= GIVEN ENTRIES =
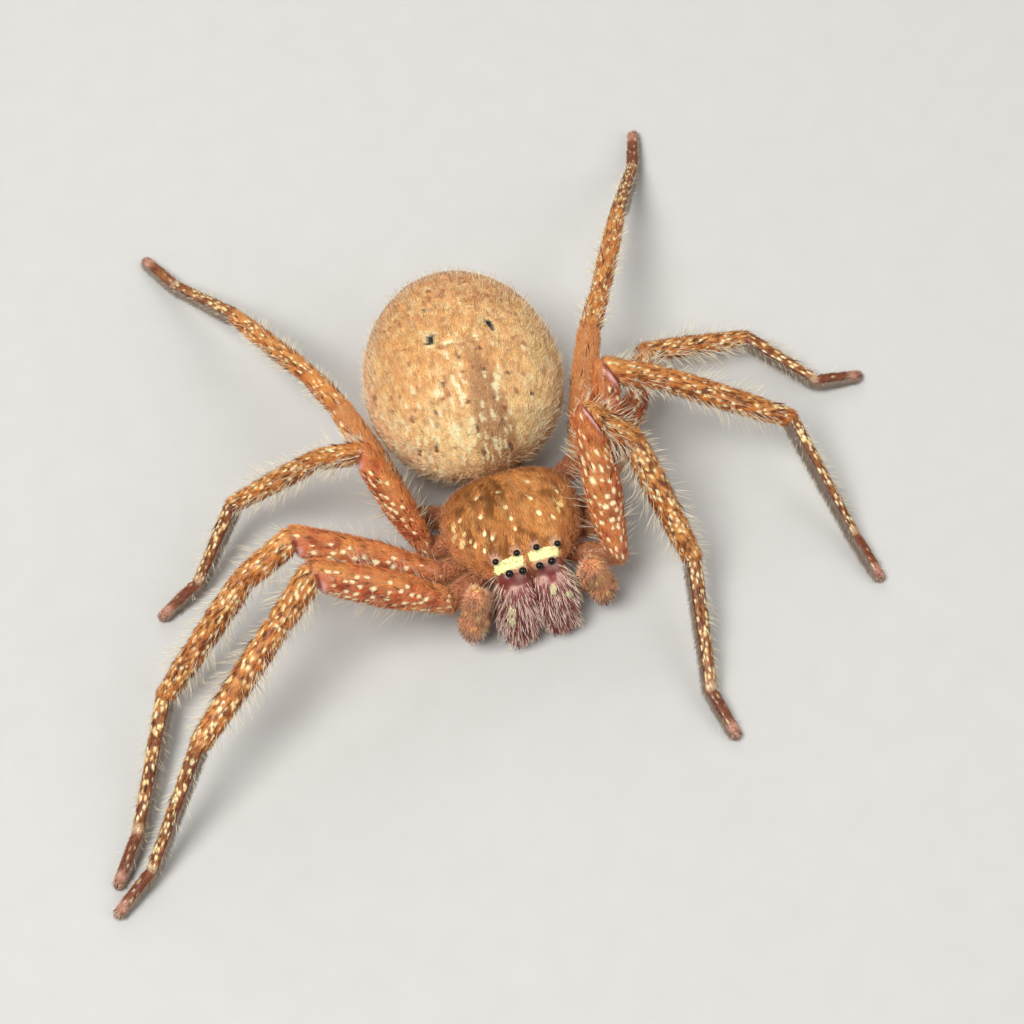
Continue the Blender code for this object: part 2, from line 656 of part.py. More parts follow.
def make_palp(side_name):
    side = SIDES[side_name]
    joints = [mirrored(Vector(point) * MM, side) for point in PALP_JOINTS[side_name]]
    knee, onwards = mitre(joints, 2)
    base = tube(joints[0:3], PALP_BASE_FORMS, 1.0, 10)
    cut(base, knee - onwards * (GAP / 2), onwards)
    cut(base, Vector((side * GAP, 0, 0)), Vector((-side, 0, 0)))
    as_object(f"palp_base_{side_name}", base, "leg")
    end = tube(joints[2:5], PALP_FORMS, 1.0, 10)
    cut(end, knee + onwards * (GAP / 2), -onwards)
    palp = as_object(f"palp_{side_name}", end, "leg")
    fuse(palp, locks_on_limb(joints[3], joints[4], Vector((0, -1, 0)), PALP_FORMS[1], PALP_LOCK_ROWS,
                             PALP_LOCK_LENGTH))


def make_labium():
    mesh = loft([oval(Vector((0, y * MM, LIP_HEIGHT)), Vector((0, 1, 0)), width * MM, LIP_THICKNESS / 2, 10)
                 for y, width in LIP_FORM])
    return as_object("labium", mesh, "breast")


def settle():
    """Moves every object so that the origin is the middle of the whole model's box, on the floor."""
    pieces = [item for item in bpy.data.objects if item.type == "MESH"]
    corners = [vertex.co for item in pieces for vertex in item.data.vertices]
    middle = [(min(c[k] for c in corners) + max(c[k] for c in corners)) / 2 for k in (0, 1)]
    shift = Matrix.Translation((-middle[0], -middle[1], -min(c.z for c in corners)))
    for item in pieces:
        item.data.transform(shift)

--

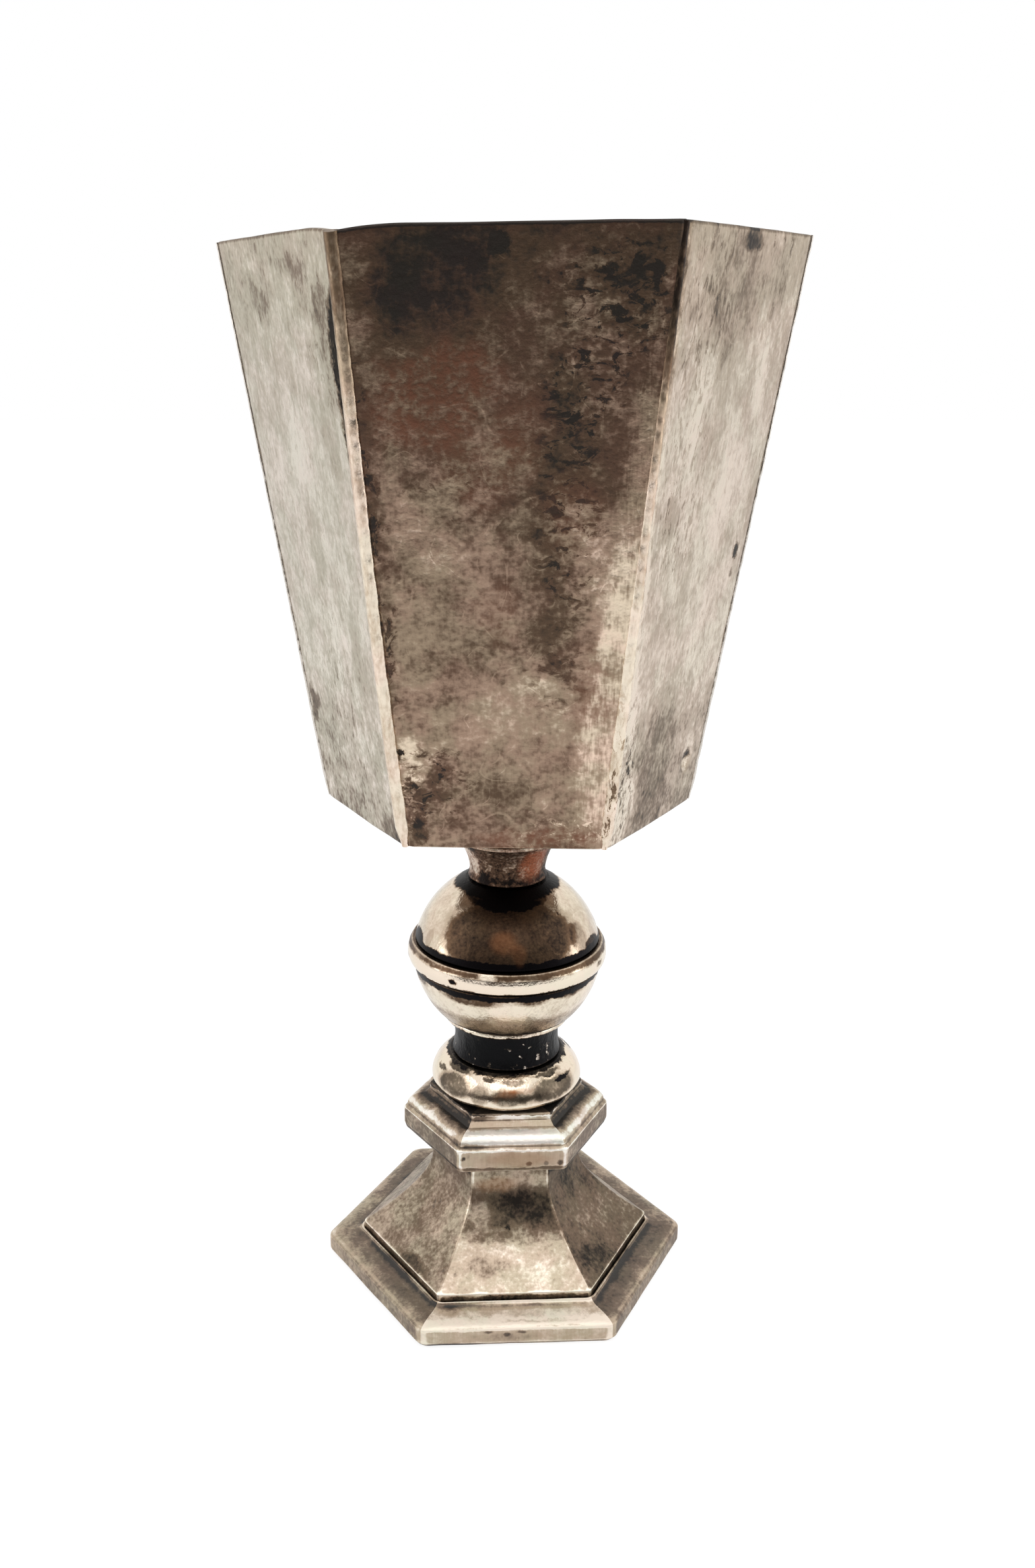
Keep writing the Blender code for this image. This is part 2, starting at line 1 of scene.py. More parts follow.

= TASK OBJECTIVE =
Write out only the lines that run from the line containing "Continue the Blender" through the line containing "item.data.transform(shift)", both included, exactly as they appear above.

= WORKED SOLUTION =
Continue the Blender code for this object: part 2, from line 656 of part.py. More parts follow.
def make_palp(side_name):
    side = SIDES[side_name]
    joints = [mirrored(Vector(point) * MM, side) for point in PALP_JOINTS[side_name]]
    knee, onwards = mitre(joints, 2)
    base = tube(joints[0:3], PALP_BASE_FORMS, 1.0, 10)
    cut(base, knee - onwards * (GAP / 2), onwards)
    cut(base, Vector((side * GAP, 0, 0)), Vector((-side, 0, 0)))
    as_object(f"palp_base_{side_name}", base, "leg")
    end = tube(joints[2:5], PALP_FORMS, 1.0, 10)
    cut(end, knee + onwards * (GAP / 2), -onwards)
    palp = as_object(f"palp_{side_name}", end, "leg")
    fuse(palp, locks_on_limb(joints[3], joints[4], Vector((0, -1, 0)), PALP_FORMS[1], PALP_LOCK_ROWS,
                             PALP_LOCK_LENGTH))


def make_labium():
    mesh = loft([oval(Vector((0, y * MM, LIP_HEIGHT)), Vector((0, 1, 0)), width * MM, LIP_THICKNESS / 2, 10)
                 for y, width in LIP_FORM])
    return as_object("labium", mesh, "breast")


def settle():
    """Moves every object so that the origin is the middle of the whole model's box, on the floor."""
    pieces = [item for item in bpy.data.objects if item.type == "MESH"]
    corners = [vertex.co for item in pieces for vertex in item.data.vertices]
    middle = [(min(c[k] for c in corners) + max(c[k] for c in corners)) / 2 for k in (0, 1)]
    shift = Matrix.Translation((-middle[0], -middle[1], -min(c.z for c in corners)))
    for item in pieces:
        item.data.transform(shift)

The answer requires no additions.